Hay maletas tan llenas de vivencias que si pudieran departir o escribir un diario, serían extraordinarias cronistas.
Hace unas semanas hemos vuelto a entrar en Jerusalén por la Ciudad Antigua. Había llegado al aeropuerto Ben Gurión procedente de Madrid en un vuelo directo, e inmediatamente nos encaminamos por la moderna autopista de Tel Aviv hacia las colinas de Judea. Nuestro lugar de residencia era el Hotel Dan Panorama, zona de alojamiento ya conocido por el peregrino en viajes anteriores.
Volvimos a cruzar los fértiles campos sembrados de olivos mientras observamos los pequeños pueblecitos alzados sobre la llanura imbuidos de una parquedad casi mística, y cuya heredad forma parte del entramado de la fe de las tres religiones monoteístas: judaísmo, cristianismo e Islam.
El viejo creyente católico que reposa en nosotros siente de alguna forma que estos surcos, piedras y ramajes, le pertenece a una parte de su convicción religiosa quizás desde la eternidad.
En el libro del Talmud se puede leer una expresión de idílica pasión:
“Diez medidas de belleza descendieron sobre el mundo; nueve recibió Jerusalén y una, el resto del planeta.
Diez medidas de dolor descendieron sobre el mundo; nueve recibió Jerusalén y una, el resto del planeta.”
No es excepcional que el síndrome de esa ciudad, tan igual a la luz y el aire, sea el soplo de una pasión levantada sobre millones de almas a través de los siglos. Todo comenzó tal vez a partir del lejano día en que David lanza una piedra a la cabeza de Goliat, lo derriba, es nombrado rey, y comienza el relato más apasionante jamás contada, encubriendo con ahínco tanta santa demencia, dolor sin fin, amor a raudales, devoción trágica y una fe tan necesaria en los pliegos de toda alma que busca una esperanza.
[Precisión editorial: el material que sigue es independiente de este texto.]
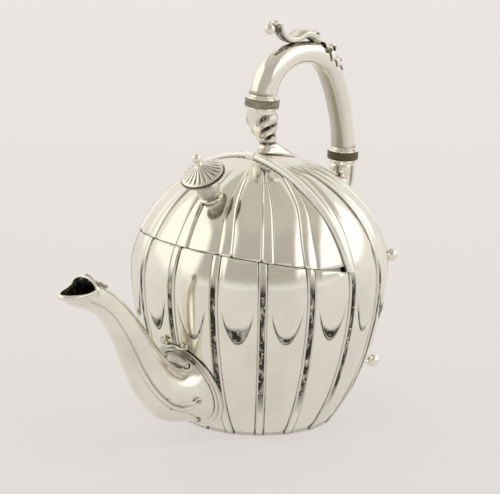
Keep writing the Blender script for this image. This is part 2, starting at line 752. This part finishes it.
def band_edge(u, side):
    return u, side * radians(edge_angle(BAND_EDGE, u))


class TEAPOT_OT_spout(Piece):
    """Raises the swan-necked spout with a band down its back and a lined side panel"""

    bl_idname = "teapot.spout"
    bl_label = "Spout"

    def build(self, sizes, finish):
        bm = bmesh.new()
        around, length = 120, 150

        def place(i, j):
            g, u = tau * i / around, j / length
            p = spout_point(u, g)
            turn = min(degrees(g), 360 - degrees(g))
            ends = plateau(u, 0.05, 0.12, 0.88, 0.95)
            width = LINE_SPREAD / max(along([(s[2], s[3]) for s in SPOUT], u)[1], 6)
            edge = edge_angle(BAND_EDGE, u)
            band = turn - edge
            hollow = max(1 - (turn / edge) ** 2, 0) * plateau(u, 0.0, 0.06, 0.86, 0.95)
            lift = 0.4 * ends * bell(band - 1.5 * width, width * 1.7) - 1.1 * hollow
            saddle = max(1 - (turn / edge) ** 2, 0) ** 0.6 * (1 - smooth(u, 0.15, 0.38))
            dark = 0.85 * ends * bell(band + 0.9 * width, width * 0.8) + 0.6 * saddle
            side = turn - edge_angle(SIDE_EDGE, u)
            near_root = 1 - smooth(u, 0.15, 0.5)
            lift += 0.35 * ends * (bell(side - 2.2 * width, width * 1.8) - 0.8 * bell(side, width))
            dark += (0.4 + 0.55 * near_root) * ends * bell(side, width * 0.8)
            dark += 0.5 * near_root * ends * bell(side - 4.4 * width, width * 0.7)
            lift += belly_lift(u, g)
            out = (p - spout_point(u, g + pi)).normalized()
            return p + out * lift, clamp(dark)

        lay_grid(bm, around, length, place, True)
        face_out(bm)
        piece(bm, "spout_skin", "pot", ["spout"], [finish["cast"], finish["dark inside"]], SHEET)


class TEAPOT_OT_spout_rim(Piece):
    """Lays the rolled rim on the mouth, thick at the lip"""

    bl_idname = "teapot.spout_rim"
    bl_label = "Spout rim"

    def build(self, sizes, finish):
        bm = bmesh.new()
        around, length = 12, 120

        def place(i, j):
            g, a = tau * j / length, tau * i / around
            edge = mouth_point(g, 0.5)
            run = (mouth_point(g + 0.03, 0.5) - mouth_point(g - 0.03, 0.5)).normalized()
            up = (edge - MOUTH_MIDDLE).cross(run).normalized()
            out = run.cross(up)
            r = 0.7 + 0.45 * smooth(-cos(g), 0.3, 0.95)
            dark = 0.5 * bell(sin(a) + 1, 0.5)
            return edge + up * r * 0.9 + r * (cos(a) * out + sin(a) * up), dark

        lay_grid(bm, around, length, place, True)
        bmesh.ops.remove_doubles(bm, verts=bm.verts, dist=10 * WELD)
        face_out(bm)
        piece(bm, "mouth_rim", "pot", ["spout_rim"], [finish["cast"]])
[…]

Durante una de las noches, en el instante mismo en que la urbe se cubre de un color policromado resaltante de su piedra caliza tan característica, dimos un paseo en solitario por los contornos del hotel, y en esa placidez, ante un cielo sosegado, volví a enfrentarme con un embrujo místico subyugante que nos conmueve.
En la maleta, reposando ella en la habitación su merecido descanso, junto a una guía sobre Israel y Palestina, vino un libro de George Steiner. De tanto uso, sus páginas se han vuelto color ocre, sufre algunas hendiduras y pareciera que cualquier mal viento lo va a levantar para convertirlo en remolino de hojas peregrinas.
Se llama “Errata, examen de una vida”, y ahí hallé lo poco que sé del pueblo judío, ayudándome a comprender la paradójica de esta raza cuya esperanza y resignación, es la viva expresión de la existencia de un dios llamado Yahvé que ha marcado a la raza humana, creyendo o no, en las profundas cruzadas de la existencia que hieren hasta el aliento.
El catecismo cristiano nos dice que fe es crear lo que no vimos. Duro arcano que nos llena de inacabadas incertidumbres.
Aún así, algo posee la ciudad de Jerusalén que cuando estamos en ella, uno siente la ternura de una placidez inconmensurable.